▶ _Your instructions_: Retype word for word the lines lying between the line containing "half.to_mesh(mesh)" and the line containing "# Everything is", together with those two lines themselves, and nothing besides.

-- Start of Data --

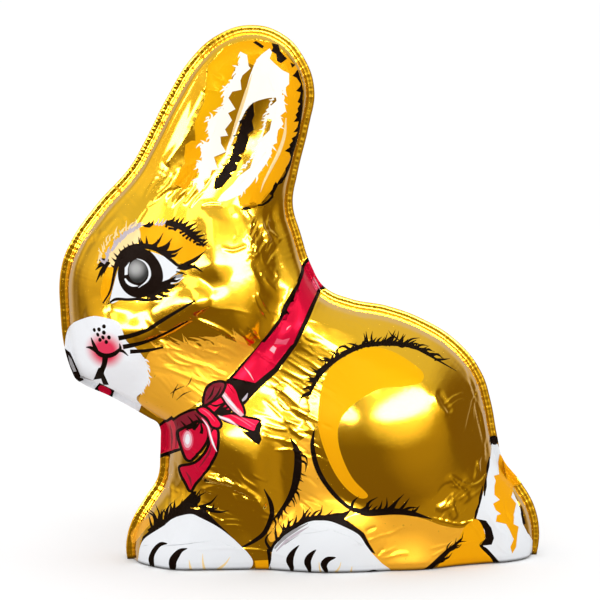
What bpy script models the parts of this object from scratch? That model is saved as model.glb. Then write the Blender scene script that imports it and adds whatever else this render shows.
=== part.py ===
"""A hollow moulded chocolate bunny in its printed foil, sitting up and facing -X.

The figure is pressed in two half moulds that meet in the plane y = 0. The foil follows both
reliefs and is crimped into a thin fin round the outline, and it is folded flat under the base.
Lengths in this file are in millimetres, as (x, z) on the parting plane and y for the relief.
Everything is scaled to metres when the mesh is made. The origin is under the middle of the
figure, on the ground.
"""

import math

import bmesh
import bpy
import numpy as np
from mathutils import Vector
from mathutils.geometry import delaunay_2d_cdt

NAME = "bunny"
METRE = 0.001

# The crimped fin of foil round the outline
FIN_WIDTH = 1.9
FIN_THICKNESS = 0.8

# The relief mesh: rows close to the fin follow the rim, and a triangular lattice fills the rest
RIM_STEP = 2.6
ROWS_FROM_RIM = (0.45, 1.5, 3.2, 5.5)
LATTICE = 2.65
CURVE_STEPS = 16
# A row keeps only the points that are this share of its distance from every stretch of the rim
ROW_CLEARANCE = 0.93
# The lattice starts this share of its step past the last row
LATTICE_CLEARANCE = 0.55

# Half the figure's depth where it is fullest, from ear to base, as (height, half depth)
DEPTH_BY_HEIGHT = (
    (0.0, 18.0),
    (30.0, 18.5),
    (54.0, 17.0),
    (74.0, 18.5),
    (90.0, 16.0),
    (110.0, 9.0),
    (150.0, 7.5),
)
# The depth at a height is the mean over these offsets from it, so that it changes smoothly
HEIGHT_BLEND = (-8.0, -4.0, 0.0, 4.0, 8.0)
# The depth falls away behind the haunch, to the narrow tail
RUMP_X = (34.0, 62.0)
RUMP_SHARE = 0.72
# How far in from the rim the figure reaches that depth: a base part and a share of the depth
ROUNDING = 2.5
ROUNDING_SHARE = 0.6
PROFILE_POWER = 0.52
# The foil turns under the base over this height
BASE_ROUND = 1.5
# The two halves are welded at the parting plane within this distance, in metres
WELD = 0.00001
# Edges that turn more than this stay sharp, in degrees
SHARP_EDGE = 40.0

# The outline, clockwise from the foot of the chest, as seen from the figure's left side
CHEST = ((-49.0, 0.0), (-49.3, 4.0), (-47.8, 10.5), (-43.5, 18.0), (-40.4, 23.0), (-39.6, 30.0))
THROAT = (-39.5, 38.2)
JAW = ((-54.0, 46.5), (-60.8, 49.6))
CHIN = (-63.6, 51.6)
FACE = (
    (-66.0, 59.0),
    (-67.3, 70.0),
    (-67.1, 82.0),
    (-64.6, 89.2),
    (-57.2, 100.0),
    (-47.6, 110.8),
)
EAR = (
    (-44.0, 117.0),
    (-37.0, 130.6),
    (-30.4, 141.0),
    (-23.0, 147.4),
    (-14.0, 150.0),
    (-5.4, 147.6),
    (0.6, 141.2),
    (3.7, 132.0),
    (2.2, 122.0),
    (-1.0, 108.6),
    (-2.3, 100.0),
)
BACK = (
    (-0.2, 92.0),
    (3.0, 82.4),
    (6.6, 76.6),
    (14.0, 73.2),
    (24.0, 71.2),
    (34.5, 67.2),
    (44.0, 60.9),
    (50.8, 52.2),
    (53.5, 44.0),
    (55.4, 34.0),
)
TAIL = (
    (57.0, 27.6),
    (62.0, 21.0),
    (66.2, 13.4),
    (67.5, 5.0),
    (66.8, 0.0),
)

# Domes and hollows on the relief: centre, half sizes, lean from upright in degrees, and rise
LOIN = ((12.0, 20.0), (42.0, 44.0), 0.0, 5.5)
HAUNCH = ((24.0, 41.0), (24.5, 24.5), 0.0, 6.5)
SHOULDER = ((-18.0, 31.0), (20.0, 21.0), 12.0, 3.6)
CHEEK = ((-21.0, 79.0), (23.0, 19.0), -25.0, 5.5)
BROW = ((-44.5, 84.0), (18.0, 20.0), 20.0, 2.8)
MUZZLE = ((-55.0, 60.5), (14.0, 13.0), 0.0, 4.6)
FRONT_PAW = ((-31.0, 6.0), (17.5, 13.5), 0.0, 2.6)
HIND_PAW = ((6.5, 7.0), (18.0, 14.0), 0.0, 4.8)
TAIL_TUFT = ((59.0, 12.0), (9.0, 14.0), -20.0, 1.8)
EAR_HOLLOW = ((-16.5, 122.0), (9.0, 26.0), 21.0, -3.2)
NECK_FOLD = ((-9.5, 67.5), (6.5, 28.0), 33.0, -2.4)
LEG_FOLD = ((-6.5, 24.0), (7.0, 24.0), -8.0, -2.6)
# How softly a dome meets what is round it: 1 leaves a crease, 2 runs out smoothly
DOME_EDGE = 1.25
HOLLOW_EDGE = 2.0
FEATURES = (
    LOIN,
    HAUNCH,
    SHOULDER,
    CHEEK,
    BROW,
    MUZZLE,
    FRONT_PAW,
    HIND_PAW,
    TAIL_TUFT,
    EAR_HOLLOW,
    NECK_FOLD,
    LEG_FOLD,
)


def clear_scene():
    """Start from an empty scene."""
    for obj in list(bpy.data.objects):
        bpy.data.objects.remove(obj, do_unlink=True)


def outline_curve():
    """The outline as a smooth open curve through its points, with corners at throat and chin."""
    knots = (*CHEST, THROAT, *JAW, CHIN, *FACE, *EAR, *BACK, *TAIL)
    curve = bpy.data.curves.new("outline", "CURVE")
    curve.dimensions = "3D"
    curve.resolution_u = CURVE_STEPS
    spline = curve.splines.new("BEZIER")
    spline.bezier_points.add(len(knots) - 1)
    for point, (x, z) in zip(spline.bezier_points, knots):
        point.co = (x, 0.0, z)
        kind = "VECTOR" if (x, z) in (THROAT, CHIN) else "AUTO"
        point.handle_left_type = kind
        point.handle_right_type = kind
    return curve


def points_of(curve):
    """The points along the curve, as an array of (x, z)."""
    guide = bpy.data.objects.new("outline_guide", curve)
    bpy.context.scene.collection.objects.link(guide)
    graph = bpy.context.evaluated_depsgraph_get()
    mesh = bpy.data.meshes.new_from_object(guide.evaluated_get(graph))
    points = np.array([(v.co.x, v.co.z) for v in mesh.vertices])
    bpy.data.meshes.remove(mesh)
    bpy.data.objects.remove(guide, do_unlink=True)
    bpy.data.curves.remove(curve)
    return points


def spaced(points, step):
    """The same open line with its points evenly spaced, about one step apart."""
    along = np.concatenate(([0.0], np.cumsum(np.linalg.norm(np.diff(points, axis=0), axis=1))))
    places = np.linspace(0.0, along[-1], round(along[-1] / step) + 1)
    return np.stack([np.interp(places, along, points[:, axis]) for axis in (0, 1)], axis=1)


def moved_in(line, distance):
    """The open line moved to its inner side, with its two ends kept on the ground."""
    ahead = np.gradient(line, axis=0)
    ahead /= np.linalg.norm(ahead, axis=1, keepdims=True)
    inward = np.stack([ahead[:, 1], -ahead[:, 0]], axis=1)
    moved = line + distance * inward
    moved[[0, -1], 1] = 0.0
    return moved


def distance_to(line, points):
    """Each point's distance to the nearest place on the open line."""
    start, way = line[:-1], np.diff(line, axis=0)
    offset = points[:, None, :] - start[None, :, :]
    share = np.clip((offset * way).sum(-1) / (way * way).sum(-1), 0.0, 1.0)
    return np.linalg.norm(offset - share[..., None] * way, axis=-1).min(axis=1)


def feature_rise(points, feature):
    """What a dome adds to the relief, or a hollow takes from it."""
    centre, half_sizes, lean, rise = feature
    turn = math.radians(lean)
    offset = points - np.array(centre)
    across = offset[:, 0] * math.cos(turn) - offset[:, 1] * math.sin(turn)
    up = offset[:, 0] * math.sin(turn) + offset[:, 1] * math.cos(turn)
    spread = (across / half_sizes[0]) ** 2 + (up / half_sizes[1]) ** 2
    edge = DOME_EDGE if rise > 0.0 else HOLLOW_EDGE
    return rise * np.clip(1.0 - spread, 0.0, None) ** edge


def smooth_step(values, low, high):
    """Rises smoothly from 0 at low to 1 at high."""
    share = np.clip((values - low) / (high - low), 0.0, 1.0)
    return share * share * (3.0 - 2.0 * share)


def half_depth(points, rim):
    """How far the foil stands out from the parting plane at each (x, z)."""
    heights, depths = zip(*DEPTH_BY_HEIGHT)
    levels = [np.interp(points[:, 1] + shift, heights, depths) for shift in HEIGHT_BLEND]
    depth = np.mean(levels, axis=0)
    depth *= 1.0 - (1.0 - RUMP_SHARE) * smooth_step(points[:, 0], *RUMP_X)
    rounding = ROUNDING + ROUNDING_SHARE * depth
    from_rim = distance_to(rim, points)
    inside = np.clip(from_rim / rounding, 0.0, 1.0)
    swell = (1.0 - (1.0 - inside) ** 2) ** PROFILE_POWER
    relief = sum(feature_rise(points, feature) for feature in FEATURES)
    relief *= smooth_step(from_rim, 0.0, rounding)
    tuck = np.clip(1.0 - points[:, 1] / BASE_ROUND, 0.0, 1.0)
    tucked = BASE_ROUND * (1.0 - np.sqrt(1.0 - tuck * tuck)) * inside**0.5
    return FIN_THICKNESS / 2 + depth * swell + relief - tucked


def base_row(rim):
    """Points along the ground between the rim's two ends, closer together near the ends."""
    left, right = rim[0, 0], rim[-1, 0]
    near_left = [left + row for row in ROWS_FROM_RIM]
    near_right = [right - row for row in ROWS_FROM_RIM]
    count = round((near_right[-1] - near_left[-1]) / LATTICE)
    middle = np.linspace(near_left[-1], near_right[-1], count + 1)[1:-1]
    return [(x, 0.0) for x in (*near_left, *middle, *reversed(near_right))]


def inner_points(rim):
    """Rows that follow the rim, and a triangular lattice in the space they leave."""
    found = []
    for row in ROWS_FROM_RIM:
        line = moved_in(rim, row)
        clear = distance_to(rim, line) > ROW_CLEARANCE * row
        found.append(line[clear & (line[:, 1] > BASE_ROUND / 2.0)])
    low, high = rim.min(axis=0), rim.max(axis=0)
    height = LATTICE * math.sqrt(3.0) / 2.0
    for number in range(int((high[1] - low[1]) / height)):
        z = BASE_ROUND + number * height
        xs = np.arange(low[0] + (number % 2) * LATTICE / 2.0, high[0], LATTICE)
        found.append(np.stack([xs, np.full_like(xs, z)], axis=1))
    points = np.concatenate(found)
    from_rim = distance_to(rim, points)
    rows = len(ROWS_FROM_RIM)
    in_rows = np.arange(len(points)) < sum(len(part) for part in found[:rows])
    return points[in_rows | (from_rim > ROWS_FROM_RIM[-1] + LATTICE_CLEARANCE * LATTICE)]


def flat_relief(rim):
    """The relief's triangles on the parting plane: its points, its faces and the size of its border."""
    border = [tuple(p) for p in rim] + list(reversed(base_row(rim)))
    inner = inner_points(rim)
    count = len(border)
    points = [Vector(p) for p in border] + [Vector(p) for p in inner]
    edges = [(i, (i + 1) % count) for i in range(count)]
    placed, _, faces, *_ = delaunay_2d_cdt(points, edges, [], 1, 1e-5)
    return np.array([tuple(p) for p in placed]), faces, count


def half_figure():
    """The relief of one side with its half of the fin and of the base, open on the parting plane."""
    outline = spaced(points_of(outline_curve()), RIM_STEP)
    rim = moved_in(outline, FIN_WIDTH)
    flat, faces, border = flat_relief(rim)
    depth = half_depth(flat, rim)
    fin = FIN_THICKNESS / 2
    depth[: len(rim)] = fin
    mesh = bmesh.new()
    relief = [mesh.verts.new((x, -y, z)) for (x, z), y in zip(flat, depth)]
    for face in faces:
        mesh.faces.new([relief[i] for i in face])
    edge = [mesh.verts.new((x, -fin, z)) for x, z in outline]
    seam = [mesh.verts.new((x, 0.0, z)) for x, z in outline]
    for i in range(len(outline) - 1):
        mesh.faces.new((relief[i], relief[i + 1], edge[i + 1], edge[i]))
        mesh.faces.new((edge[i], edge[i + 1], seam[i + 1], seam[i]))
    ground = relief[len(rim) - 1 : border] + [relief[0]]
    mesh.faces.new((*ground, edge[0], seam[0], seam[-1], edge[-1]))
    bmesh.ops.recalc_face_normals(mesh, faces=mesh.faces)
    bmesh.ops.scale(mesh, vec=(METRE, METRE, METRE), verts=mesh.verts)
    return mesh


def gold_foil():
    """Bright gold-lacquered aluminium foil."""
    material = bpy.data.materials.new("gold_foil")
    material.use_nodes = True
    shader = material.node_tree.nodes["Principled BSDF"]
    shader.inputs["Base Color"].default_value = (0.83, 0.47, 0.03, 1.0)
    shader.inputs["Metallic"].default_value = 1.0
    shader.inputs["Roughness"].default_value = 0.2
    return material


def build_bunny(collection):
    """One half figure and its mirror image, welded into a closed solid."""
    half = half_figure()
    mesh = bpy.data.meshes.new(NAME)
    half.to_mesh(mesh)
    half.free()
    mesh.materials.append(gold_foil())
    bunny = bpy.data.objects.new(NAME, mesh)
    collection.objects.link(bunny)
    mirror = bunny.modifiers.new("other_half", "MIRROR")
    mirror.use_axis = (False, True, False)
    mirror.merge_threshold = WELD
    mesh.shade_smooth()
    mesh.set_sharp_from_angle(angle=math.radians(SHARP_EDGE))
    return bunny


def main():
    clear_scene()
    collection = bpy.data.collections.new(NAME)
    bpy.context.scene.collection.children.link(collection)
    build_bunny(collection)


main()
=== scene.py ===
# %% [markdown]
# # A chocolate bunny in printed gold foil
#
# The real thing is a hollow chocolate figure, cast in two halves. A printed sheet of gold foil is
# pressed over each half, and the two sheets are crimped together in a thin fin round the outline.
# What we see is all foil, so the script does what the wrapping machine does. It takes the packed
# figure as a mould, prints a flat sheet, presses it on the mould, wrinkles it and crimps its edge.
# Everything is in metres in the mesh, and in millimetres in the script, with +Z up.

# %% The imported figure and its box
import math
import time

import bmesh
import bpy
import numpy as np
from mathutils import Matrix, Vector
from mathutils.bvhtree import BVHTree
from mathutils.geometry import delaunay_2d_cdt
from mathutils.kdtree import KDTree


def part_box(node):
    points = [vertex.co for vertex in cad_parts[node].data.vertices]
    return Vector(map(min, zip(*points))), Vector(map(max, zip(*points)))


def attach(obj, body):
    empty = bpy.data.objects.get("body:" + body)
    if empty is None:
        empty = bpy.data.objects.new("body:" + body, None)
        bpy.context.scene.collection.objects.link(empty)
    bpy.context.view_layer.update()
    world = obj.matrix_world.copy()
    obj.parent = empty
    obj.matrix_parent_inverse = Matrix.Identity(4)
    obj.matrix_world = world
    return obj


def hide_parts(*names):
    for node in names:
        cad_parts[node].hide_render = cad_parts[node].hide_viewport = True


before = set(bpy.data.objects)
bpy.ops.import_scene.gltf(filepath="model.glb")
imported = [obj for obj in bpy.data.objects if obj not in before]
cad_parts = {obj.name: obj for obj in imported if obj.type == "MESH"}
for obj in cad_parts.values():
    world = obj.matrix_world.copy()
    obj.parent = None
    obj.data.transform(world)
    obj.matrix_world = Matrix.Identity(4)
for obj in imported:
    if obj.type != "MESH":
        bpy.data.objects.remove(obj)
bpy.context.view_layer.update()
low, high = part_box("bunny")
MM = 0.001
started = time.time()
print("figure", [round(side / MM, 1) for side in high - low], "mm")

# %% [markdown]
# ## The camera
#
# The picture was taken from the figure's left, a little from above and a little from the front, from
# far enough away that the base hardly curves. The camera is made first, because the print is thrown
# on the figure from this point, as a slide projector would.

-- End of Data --

▶ _Correct answer_:
    half.to_mesh(mesh)
    half.free()
    mesh.materials.append(gold_foil())
    bunny = bpy.data.objects.new(NAME, mesh)
    collection.objects.link(bunny)
    mirror = bunny.modifiers.new("other_half", "MIRROR")
    mirror.use_axis = (False, True, False)
    mirror.merge_threshold = WELD
    mesh.shade_smooth()
    mesh.set_sharp_from_angle(angle=math.radians(SHARP_EDGE))
    return bunny


def main():
    clear_scene()
    collection = bpy.data.collections.new(NAME)
    bpy.context.scene.collection.children.link(collection)
    build_bunny(collection)


main()
=== scene.py ===
# %% [markdown]
# # A chocolate bunny in printed gold foil
#
# The real thing is a hollow chocolate figure, cast in two halves. A printed sheet of gold foil is
# pressed over each half, and the two sheets are crimped together in a thin fin round the outline.
# What we see is all foil, so the script does what the wrapping machine does. It takes the packed
# figure as a mould, prints a flat sheet, presses it on the mould, wrinkles it and crimps its edge.
# Everything is in metres in the mesh, and in millimetres in the script, with +Z up.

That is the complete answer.